We call these oxidation reduction reactions.
Or sometimes "redox" for short.
Take the "red" from "reduction" and the "ox" from "oxidation,"
and you've got "redox."
This is a redox reaction.
Something is being oxidized.
Something else is being reduced.
Not everything is being oxidized or reduced,
and we can see that very clearly when we depict it
in these half reactions.
And one way to check that your half reactions actually
makes sense is you can actually sum up the two sides.
If you take this left side right over here and you sum them up,
you should get all the constituents right over here
minus the electrons.
And the same thing over here.
You should get all the constituents
that you have on the right-hand side minus the electrons.

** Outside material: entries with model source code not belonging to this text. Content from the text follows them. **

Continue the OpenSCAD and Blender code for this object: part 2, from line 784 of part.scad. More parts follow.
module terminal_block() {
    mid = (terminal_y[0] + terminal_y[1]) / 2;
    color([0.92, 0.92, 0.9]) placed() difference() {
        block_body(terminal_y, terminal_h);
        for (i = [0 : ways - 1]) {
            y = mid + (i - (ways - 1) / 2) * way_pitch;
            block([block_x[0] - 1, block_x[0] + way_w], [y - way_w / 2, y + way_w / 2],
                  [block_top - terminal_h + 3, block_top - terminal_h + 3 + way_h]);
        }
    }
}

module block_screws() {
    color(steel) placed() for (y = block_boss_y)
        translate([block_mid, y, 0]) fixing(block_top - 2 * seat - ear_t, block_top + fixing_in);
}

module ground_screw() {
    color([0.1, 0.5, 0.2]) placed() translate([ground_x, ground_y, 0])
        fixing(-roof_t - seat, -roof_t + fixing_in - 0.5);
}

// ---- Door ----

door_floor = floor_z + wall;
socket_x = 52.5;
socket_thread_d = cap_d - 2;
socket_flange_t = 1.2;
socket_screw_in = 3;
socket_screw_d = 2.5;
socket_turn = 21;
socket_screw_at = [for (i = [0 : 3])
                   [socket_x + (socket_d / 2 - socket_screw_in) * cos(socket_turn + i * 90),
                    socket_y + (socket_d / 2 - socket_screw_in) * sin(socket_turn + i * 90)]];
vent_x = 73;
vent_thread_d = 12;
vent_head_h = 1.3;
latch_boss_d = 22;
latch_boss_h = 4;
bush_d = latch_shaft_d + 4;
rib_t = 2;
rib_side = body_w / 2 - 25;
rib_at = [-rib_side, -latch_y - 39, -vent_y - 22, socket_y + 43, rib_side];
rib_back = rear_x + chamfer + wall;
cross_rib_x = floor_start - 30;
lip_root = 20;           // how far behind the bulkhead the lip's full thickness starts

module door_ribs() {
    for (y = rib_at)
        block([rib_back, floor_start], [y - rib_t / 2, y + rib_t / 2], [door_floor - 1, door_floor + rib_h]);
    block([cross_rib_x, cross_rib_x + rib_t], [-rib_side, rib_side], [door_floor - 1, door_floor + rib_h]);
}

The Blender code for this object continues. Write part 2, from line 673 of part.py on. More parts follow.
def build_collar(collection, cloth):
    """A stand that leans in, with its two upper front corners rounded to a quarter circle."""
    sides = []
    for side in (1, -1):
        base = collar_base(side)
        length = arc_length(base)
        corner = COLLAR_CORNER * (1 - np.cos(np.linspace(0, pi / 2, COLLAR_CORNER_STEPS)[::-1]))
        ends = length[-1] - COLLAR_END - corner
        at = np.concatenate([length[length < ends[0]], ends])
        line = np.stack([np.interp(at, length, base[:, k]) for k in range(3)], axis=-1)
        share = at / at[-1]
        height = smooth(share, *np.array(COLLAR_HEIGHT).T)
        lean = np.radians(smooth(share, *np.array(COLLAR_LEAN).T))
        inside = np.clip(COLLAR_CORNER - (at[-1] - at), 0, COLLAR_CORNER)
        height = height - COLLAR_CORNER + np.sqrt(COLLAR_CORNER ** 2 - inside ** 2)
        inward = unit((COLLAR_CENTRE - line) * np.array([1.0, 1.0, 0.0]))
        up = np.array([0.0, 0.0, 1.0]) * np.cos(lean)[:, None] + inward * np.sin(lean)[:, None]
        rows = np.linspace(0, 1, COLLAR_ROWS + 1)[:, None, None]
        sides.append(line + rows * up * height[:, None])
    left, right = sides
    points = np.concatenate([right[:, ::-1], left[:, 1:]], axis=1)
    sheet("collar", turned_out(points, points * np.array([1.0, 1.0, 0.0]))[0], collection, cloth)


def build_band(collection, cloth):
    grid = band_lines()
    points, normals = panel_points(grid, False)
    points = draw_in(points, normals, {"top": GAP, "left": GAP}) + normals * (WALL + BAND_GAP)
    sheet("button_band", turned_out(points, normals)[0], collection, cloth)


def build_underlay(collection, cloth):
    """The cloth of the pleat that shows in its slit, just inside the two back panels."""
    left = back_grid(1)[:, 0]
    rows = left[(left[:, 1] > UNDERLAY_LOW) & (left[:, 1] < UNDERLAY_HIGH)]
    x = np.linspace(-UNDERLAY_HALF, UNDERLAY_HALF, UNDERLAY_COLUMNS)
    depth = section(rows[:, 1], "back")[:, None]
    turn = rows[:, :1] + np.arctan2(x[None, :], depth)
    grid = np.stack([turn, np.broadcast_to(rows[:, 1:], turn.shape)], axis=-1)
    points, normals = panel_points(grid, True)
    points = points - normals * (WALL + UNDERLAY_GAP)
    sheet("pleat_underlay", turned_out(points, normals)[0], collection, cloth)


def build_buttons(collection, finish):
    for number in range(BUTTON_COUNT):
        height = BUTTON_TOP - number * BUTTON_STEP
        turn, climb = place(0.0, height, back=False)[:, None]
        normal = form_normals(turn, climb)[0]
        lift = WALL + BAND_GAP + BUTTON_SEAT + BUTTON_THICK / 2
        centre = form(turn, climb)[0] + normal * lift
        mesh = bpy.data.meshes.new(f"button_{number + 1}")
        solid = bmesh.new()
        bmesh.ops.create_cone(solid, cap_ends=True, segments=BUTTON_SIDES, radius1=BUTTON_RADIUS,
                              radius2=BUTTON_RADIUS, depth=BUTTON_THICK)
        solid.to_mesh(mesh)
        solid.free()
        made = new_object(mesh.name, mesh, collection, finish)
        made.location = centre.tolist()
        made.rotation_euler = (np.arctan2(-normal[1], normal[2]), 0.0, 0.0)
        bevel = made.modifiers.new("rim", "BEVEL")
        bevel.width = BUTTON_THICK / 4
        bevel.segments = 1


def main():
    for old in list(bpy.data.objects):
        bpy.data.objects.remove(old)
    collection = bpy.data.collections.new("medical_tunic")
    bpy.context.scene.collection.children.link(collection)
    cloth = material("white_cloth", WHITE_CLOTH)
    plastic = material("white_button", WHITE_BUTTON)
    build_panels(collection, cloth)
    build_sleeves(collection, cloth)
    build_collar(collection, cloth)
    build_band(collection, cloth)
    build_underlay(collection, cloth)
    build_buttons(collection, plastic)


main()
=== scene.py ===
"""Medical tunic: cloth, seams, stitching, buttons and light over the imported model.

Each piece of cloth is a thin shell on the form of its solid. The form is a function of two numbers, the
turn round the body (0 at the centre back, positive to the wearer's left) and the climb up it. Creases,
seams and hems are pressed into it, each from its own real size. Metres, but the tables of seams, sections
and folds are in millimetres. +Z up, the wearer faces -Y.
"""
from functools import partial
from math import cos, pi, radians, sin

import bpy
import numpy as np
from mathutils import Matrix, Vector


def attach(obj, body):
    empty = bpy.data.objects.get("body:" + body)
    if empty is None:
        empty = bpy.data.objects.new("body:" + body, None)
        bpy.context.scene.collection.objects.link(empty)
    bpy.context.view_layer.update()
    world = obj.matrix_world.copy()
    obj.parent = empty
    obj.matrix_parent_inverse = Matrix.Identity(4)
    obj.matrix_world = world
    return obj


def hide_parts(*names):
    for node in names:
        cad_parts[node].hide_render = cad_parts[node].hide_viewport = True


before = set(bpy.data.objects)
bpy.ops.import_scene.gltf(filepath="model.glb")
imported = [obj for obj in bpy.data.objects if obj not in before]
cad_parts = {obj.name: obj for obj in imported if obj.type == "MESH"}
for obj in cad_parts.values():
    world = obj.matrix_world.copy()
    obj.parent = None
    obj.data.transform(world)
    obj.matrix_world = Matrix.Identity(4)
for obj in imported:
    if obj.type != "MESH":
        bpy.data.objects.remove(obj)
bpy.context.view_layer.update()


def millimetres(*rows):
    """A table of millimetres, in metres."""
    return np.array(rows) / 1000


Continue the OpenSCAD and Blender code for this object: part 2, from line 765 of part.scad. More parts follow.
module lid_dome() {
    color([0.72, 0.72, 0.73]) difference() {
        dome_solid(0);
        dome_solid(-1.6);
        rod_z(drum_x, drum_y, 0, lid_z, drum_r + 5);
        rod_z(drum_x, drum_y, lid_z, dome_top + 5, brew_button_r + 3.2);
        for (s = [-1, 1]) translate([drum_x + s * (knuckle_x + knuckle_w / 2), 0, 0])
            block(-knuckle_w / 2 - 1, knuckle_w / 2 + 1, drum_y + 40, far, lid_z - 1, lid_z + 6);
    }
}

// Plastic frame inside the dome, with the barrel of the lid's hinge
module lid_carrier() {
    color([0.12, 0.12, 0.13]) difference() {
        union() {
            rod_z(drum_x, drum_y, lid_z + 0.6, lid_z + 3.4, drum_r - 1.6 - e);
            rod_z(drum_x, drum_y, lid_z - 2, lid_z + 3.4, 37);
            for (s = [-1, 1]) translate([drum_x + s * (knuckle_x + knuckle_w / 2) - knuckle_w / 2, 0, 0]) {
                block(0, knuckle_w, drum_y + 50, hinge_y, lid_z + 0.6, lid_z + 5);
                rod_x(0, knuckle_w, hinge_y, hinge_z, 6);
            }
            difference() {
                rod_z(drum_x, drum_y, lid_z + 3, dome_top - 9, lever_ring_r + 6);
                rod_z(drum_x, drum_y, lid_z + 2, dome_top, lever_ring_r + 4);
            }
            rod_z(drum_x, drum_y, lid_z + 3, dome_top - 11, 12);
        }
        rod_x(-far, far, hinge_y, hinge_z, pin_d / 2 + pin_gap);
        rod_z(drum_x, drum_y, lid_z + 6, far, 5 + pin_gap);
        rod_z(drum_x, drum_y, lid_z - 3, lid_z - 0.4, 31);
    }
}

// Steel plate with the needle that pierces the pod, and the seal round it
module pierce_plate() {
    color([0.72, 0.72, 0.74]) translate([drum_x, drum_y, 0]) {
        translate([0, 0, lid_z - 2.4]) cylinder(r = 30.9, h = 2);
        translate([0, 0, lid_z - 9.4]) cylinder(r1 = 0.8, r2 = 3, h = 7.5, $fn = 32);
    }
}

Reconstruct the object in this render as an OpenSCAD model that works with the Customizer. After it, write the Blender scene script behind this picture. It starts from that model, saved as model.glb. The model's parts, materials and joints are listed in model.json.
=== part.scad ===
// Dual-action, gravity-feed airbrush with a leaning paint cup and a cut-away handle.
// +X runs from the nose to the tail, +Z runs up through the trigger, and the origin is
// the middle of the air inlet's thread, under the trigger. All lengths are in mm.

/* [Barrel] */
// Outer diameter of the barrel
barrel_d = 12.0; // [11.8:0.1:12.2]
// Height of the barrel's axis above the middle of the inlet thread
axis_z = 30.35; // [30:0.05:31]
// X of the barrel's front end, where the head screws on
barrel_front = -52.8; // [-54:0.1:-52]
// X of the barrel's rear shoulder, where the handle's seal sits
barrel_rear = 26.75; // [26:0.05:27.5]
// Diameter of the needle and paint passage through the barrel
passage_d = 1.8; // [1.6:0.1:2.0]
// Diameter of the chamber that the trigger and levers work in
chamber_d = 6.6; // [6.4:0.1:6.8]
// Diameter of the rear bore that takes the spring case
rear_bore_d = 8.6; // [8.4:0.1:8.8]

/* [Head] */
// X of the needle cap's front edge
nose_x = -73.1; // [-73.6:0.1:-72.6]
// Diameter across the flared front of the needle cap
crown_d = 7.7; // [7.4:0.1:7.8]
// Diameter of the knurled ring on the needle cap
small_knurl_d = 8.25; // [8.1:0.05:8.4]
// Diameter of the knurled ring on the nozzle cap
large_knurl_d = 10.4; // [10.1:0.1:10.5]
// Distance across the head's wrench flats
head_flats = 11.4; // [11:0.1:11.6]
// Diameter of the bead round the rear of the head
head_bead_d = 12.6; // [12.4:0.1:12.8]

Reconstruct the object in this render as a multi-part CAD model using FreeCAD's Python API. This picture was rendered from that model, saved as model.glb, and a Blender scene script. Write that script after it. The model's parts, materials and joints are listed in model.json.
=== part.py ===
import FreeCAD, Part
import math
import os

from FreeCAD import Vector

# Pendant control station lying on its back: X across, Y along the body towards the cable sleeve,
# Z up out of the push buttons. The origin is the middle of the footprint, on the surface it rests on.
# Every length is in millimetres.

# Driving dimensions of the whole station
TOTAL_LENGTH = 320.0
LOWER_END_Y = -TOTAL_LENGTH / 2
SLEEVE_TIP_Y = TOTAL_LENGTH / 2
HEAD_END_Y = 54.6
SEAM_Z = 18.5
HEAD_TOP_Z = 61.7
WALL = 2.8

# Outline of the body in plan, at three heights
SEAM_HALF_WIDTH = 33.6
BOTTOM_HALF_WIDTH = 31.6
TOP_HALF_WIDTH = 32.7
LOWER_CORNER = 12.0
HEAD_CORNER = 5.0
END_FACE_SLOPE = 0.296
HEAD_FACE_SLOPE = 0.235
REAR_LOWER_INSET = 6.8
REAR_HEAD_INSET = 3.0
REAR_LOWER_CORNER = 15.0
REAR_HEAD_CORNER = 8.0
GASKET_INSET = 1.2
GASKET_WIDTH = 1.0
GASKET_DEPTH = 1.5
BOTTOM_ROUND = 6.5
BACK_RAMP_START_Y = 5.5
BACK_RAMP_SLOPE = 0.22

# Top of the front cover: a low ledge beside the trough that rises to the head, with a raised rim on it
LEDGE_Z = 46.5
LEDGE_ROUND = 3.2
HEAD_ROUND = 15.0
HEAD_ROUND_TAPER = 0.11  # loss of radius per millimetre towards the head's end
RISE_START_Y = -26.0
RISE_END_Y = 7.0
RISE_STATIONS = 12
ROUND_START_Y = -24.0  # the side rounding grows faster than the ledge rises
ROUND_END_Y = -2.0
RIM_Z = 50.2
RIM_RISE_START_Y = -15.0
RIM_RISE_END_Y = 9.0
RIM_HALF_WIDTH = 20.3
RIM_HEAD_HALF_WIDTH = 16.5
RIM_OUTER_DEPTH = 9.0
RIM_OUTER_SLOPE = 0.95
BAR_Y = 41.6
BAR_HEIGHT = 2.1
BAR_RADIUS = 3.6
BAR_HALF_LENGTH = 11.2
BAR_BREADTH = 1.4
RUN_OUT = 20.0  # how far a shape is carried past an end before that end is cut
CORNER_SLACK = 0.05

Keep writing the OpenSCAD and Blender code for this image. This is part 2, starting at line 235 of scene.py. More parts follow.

So one way to think about it, if you added all this stuff
on the left-hand side, you would get this plus this 8 electrons
on the left-hand side.
If you added all of this up, you would have the plus 8 electrons
on that side as well.
And so the 8 electrons you could kind of say, oh,
let's take them away from both sides.
You would get your original reaction.
And so I'm going to leave you there.
This is a very, very powerful tool in chemistry
because it really helps us think about what's actually
going on inside of some type of a reaction.